Citing a city analysis, Righeimer and other officials have estimated that the city will pay 44.2 of police payroll on pensions in 2015-16.

But the city's analysis doesn't jibe with new pension estimates delivered to the city this past month by the California Public Employees' Retirement system. The payroll percentage estimated by CalPERS is lower, at 38.8 percent.

This translates to an annual estimated payment of $20 million, which would be an increase of $5 million, from the current payment of $15 million. That number is half the spike predicted by Righeimer.

"I work in bigger numbers of magnitude and staff comes in and drills it down," Righeimer said acknowledging the differences in pension payment estimates.

When pressed on his estimates, Righeimer noted that all pension estimates - including CalPERS are both political and financial calculations.

"They're all guessing anyways," he said of the actuarials.

Righeimer also said the exact amounts, $20 or $25 million, aren't that central to the budget debate. "It's still a massive amount, that's all I'm saying."

City officials have avoided interviews on the subject ever since they received the CalPERS estimates. However, they have retained an actuary -- John Bartel -- to explain the differences between the two estimates.

Bartel will make his presentation on Tuesday at 4:30 p.m. at a special City Council session where questions from the public will be allowed. Rick Santos, a senior pension actuary at CalPERS will also be present to answer questions and discuss the CalPERS projections.

9 percent

This is the percentage that City Councilwoman Wendy Leece claims that she an other council members pay toward their pension. In fact, she made a point of her contribution at a recent public forum.

But Leece's assertion shows that the city's problem math isn't limited to one side of the debate.

According to the city's own salary data released earlier this year, Leece doesn't pay anything toward her pension, which is based on her annual compensation of $30,976.89.

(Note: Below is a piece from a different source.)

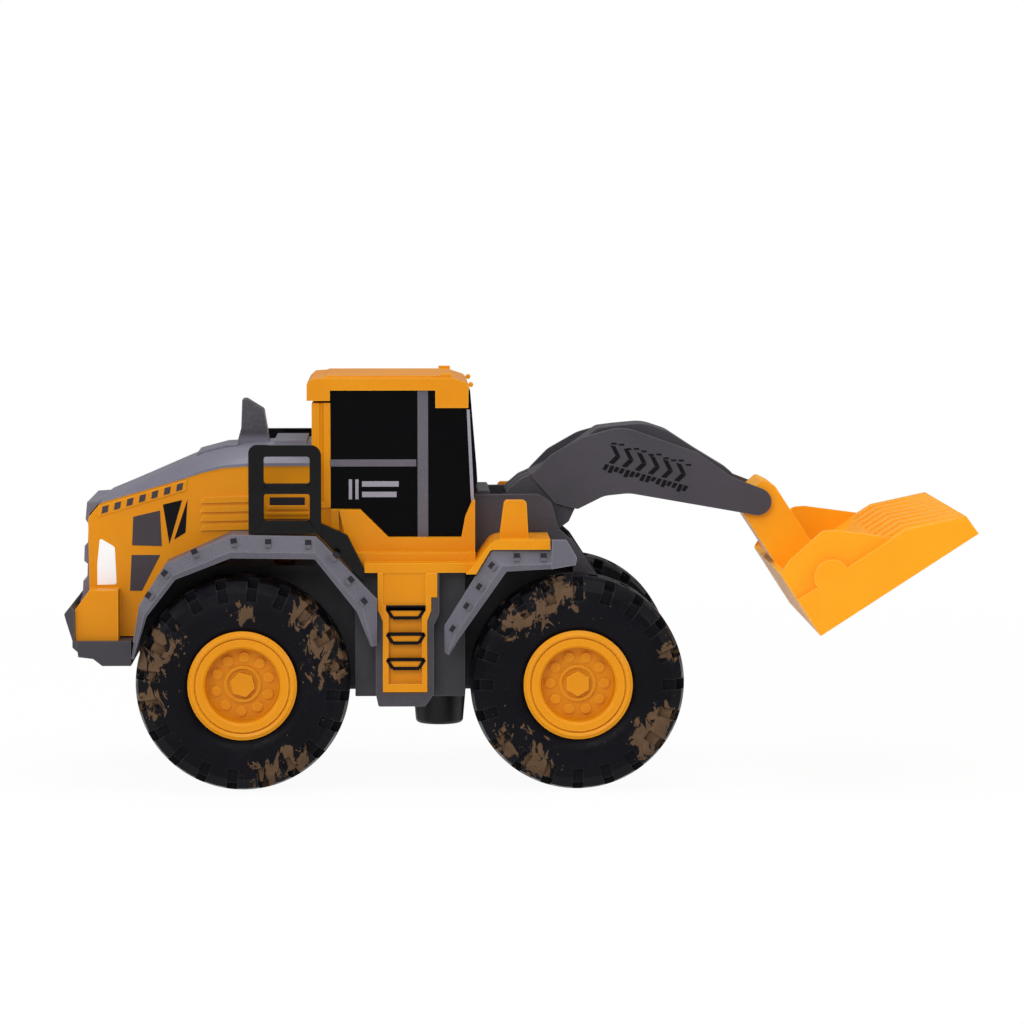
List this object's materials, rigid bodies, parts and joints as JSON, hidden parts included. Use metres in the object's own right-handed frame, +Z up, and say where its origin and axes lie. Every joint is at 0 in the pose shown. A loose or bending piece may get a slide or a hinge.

Same goes for her colleagues Eric Bever and Gary Monahan, who earn roughly the same salary (which is made up mainly by $11K in base pay and $17K in health benefits).

Righeimer and City Councilman Steven Mensinger both say they are not participating in the city's pension program.

Leece was correct in asserting that city workers are now paying into their pensions. General workers are paying 8.5 percent, while police are paying five percent and fire are paying six percent.

Many jurisdictions now are centering their budget negotiations on employees paying a larger portion of their salaries into their pensions in order to help cover the spikes in annual public pension payments.